**Work required**
Copy out the listing exactly.

**Supplied data**
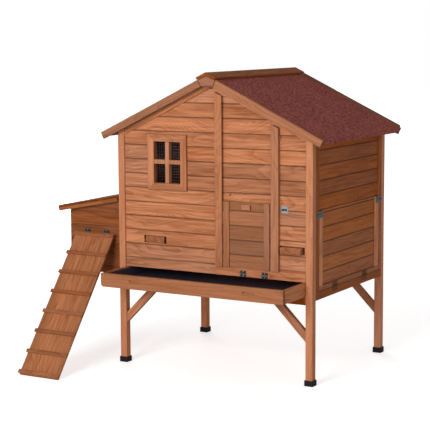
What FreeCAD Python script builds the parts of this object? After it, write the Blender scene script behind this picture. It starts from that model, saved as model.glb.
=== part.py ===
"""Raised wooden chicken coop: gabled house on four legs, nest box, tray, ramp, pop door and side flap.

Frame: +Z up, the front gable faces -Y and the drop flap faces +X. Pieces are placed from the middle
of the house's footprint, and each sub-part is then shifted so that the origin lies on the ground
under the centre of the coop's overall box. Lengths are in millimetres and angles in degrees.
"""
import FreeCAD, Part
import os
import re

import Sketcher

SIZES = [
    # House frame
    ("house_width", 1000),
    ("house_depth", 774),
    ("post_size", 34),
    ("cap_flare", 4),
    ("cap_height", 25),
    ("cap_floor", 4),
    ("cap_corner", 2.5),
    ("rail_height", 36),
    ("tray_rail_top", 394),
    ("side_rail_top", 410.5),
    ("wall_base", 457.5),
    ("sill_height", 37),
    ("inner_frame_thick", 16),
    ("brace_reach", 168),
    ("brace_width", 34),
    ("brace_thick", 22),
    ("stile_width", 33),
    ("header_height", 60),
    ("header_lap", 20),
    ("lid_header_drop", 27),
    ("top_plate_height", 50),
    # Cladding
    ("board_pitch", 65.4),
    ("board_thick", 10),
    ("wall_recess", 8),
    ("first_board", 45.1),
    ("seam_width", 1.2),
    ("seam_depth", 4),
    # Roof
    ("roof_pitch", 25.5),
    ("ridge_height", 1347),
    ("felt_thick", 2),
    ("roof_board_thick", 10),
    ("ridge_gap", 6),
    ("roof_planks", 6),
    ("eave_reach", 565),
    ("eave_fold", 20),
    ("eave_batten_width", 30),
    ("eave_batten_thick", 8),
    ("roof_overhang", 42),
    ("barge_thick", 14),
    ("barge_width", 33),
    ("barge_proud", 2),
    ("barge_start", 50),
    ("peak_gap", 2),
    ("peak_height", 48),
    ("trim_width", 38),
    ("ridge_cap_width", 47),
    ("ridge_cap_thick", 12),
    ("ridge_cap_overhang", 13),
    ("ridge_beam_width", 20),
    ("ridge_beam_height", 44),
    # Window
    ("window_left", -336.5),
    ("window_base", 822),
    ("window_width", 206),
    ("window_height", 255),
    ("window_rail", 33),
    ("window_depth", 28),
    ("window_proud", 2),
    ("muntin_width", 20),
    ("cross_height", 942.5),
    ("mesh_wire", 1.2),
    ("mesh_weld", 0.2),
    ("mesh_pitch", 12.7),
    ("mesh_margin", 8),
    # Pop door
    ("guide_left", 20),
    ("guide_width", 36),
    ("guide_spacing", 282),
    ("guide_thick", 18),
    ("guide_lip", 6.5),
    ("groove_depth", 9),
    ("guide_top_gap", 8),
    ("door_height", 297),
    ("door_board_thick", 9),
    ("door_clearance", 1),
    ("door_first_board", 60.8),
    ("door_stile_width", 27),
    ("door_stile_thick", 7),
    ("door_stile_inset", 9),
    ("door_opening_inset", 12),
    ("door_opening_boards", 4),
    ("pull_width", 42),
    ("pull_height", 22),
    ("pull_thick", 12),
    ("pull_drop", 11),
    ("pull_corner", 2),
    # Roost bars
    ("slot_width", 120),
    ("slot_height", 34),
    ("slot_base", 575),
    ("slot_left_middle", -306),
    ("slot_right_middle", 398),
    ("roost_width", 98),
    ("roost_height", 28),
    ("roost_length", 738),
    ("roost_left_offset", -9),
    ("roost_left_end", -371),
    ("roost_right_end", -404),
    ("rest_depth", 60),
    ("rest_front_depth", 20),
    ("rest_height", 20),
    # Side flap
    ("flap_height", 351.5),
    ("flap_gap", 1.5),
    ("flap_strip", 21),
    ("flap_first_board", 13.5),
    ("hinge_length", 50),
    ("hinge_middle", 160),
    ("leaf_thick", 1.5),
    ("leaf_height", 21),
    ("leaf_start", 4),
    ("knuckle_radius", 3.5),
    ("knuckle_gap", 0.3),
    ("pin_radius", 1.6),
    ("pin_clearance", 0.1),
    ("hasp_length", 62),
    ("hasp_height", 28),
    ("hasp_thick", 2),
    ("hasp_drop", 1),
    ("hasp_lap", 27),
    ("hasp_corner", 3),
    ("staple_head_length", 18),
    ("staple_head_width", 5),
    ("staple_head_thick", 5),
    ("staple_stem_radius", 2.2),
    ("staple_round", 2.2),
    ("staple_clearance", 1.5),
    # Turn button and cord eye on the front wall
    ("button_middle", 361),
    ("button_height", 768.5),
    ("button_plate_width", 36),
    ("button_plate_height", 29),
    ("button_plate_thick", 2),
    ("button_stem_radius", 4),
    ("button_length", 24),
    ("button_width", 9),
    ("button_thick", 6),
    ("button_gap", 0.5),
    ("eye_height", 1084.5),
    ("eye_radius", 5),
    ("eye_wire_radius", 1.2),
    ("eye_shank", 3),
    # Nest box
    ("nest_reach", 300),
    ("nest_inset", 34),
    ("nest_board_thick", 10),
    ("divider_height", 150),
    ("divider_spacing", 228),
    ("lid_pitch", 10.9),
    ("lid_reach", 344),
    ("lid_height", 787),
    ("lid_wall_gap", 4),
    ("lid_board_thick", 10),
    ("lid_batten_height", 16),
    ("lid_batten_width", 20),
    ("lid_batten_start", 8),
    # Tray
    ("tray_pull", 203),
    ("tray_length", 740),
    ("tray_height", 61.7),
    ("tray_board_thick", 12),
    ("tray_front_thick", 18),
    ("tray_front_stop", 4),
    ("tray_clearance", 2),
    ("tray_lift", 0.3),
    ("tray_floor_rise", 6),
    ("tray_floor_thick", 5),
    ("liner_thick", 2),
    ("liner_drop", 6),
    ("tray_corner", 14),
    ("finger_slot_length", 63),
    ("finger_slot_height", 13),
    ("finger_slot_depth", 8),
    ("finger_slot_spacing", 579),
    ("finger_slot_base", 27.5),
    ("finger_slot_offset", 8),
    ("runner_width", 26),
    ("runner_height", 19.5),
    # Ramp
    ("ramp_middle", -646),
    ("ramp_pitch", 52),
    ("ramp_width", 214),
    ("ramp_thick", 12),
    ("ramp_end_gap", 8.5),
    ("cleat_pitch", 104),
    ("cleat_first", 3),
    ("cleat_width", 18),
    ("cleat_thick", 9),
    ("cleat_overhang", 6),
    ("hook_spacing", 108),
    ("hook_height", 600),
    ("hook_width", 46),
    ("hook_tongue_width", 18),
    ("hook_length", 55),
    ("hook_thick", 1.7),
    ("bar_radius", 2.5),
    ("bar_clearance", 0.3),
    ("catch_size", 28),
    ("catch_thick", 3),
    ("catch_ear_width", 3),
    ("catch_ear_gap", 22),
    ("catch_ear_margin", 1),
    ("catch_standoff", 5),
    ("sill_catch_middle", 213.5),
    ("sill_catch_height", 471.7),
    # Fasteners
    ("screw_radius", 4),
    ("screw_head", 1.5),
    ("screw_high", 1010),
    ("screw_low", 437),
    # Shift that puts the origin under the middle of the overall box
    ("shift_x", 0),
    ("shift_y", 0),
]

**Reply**
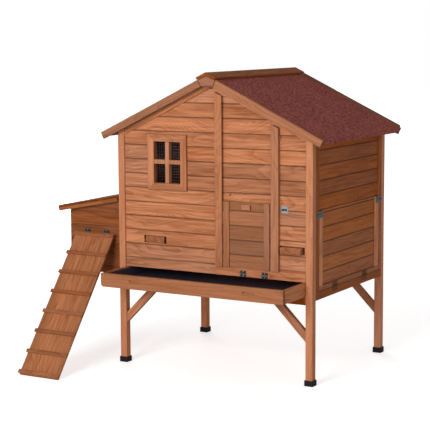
What FreeCAD Python script builds the parts of this object? After it, write the Blender scene script behind this picture. It starts from that model, saved as model.glb.
=== part.py ===
"""Raised wooden chicken coop: gabled house on four legs, nest box, tray, ramp, pop door and side flap.

Frame: +Z up, the front gable faces -Y and the drop flap faces +X. Pieces are placed from the middle
of the house's footprint, and each sub-part is then shifted so that the origin lies on the ground
under the centre of the coop's overall box. Lengths are in millimetres and angles in degrees.
"""
import FreeCAD, Part
import os
import re

import Sketcher

SIZES = [
    # House frame
    ("house_width", 1000),
    ("house_depth", 774),
    ("post_size", 34),
    ("cap_flare", 4),
    ("cap_height", 25),
    ("cap_floor", 4),
    ("cap_corner", 2.5),
    ("rail_height", 36),
    ("tray_rail_top", 394),
    ("side_rail_top", 410.5),
    ("wall_base", 457.5),
    ("sill_height", 37),
    ("inner_frame_thick", 16),
    ("brace_reach", 168),
    ("brace_width", 34),
    ("brace_thick", 22),
    ("stile_width", 33),
    ("header_height", 60),
    ("header_lap", 20),
    ("lid_header_drop", 27),
    ("top_plate_height", 50),
    # Cladding
    ("board_pitch", 65.4),
    ("board_thick", 10),
    ("wall_recess", 8),
    ("first_board", 45.1),
    ("seam_width", 1.2),
    ("seam_depth", 4),
    # Roof
    ("roof_pitch", 25.5),
    ("ridge_height", 1347),
    ("felt_thick", 2),
    ("roof_board_thick", 10),
    ("ridge_gap", 6),
    ("roof_planks", 6),
    ("eave_reach", 565),
    ("eave_fold", 20),
    ("eave_batten_width", 30),
    ("eave_batten_thick", 8),
    ("roof_overhang", 42),
    ("barge_thick", 14),
    ("barge_width", 33),
    ("barge_proud", 2),
    ("barge_start", 50),
    ("peak_gap", 2),
    ("peak_height", 48),
    ("trim_width", 38),
    ("ridge_cap_width", 47),
    ("ridge_cap_thick", 12),
    ("ridge_cap_overhang", 13),
    ("ridge_beam_width", 20),
    ("ridge_beam_height", 44),
    # Window
    ("window_left", -336.5),
    ("window_base", 822),
    ("window_width", 206),
    ("window_height", 255),
    ("window_rail", 33),
    ("window_depth", 28),
    ("window_proud", 2),
    ("muntin_width", 20),
    ("cross_height", 942.5),
    ("mesh_wire", 1.2),
    ("mesh_weld", 0.2),
    ("mesh_pitch", 12.7),
    ("mesh_margin", 8),
    # Pop door
    ("guide_left", 20),
    ("guide_width", 36),
    ("guide_spacing", 282),
    ("guide_thick", 18),
    ("guide_lip", 6.5),
    ("groove_depth", 9),
    ("guide_top_gap", 8),
    ("door_height", 297),
    ("door_board_thick", 9),
    ("door_clearance", 1),
    ("door_first_board", 60.8),
    ("door_stile_width", 27),
    ("door_stile_thick", 7),
    ("door_stile_inset", 9),
    ("door_opening_inset", 12),
    ("door_opening_boards", 4),
    ("pull_width", 42),
    ("pull_height", 22),
    ("pull_thick", 12),
    ("pull_drop", 11),
    ("pull_corner", 2),
    # Roost bars
    ("slot_width", 120),
    ("slot_height", 34),
    ("slot_base", 575),
    ("slot_left_middle", -306),
    ("slot_right_middle", 398),
    ("roost_width", 98),
    ("roost_height", 28),
    ("roost_length", 738),
    ("roost_left_offset", -9),
    ("roost_left_end", -371),
    ("roost_right_end", -404),
    ("rest_depth", 60),
    ("rest_front_depth", 20),
    ("rest_height", 20),
    # Side flap
    ("flap_height", 351.5),
    ("flap_gap", 1.5),
    ("flap_strip", 21),
    ("flap_first_board", 13.5),
    ("hinge_length", 50),
    ("hinge_middle", 160),
    ("leaf_thick", 1.5),
    ("leaf_height", 21),
    ("leaf_start", 4),
    ("knuckle_radius", 3.5),
    ("knuckle_gap", 0.3),
    ("pin_radius", 1.6),
    ("pin_clearance", 0.1),
    ("hasp_length", 62),
    ("hasp_height", 28),
    ("hasp_thick", 2),
    ("hasp_drop", 1),
    ("hasp_lap", 27),
    ("hasp_corner", 3),
    ("staple_head_length", 18),
    ("staple_head_width", 5),
    ("staple_head_thick", 5),
    ("staple_stem_radius", 2.2),
    ("staple_round", 2.2),
    ("staple_clearance", 1.5),
    # Turn button and cord eye on the front wall
    ("button_middle", 361),
    ("button_height", 768.5),
    ("button_plate_width", 36),
    ("button_plate_height", 29),
    ("button_plate_thick", 2),
    ("button_stem_radius", 4),
    ("button_length", 24),
    ("button_width", 9),
    ("button_thick", 6),
    ("button_gap", 0.5),
    ("eye_height", 1084.5),
    ("eye_radius", 5),
    ("eye_wire_radius", 1.2),
    ("eye_shank", 3),
    # Nest box
    ("nest_reach", 300),
    ("nest_inset", 34),
    ("nest_board_thick", 10),
    ("divider_height", 150),
    ("divider_spacing", 228),
    ("lid_pitch", 10.9),
    ("lid_reach", 344),
    ("lid_height", 787),
    ("lid_wall_gap", 4),
    ("lid_board_thick", 10),
    ("lid_batten_height", 16),
    ("lid_batten_width", 20),
    ("lid_batten_start", 8),
    # Tray
    ("tray_pull", 203),
    ("tray_length", 740),
    ("tray_height", 61.7),
    ("tray_board_thick", 12),
    ("tray_front_thick", 18),
    ("tray_front_stop", 4),
    ("tray_clearance", 2),
    ("tray_lift", 0.3),
    ("tray_floor_rise", 6),
    ("tray_floor_thick", 5),
    ("liner_thick", 2),
    ("liner_drop", 6),
    ("tray_corner", 14),
    ("finger_slot_length", 63),
    ("finger_slot_height", 13),
    ("finger_slot_depth", 8),
    ("finger_slot_spacing", 579),
    ("finger_slot_base", 27.5),
    ("finger_slot_offset", 8),
    ("runner_width", 26),
    ("runner_height", 19.5),
    # Ramp
    ("ramp_middle", -646),
    ("ramp_pitch", 52),
    ("ramp_width", 214),
    ("ramp_thick", 12),
    ("ramp_end_gap", 8.5),
    ("cleat_pitch", 104),
    ("cleat_first", 3),
    ("cleat_width", 18),
    ("cleat_thick", 9),
    ("cleat_overhang", 6),
    ("hook_spacing", 108),
    ("hook_height", 600),
    ("hook_width", 46),
    ("hook_tongue_width", 18),
    ("hook_length", 55),
    ("hook_thick", 1.7),
    ("bar_radius", 2.5),
    ("bar_clearance", 0.3),
    ("catch_size", 28),
    ("catch_thick", 3),
    ("catch_ear_width", 3),
    ("catch_ear_gap", 22),
    ("catch_ear_margin", 1),
    ("catch_standoff", 5),
    ("sill_catch_middle", 213.5),
    ("sill_catch_height", 471.7),
    # Fasteners
    ("screw_radius", 4),
    ("screw_head", 1.5),
    ("screw_high", 1010),
    ("screw_low", 437),
    # Shift that puts the origin under the middle of the overall box
    ("shift_x", 0),
    ("shift_y", 0),
]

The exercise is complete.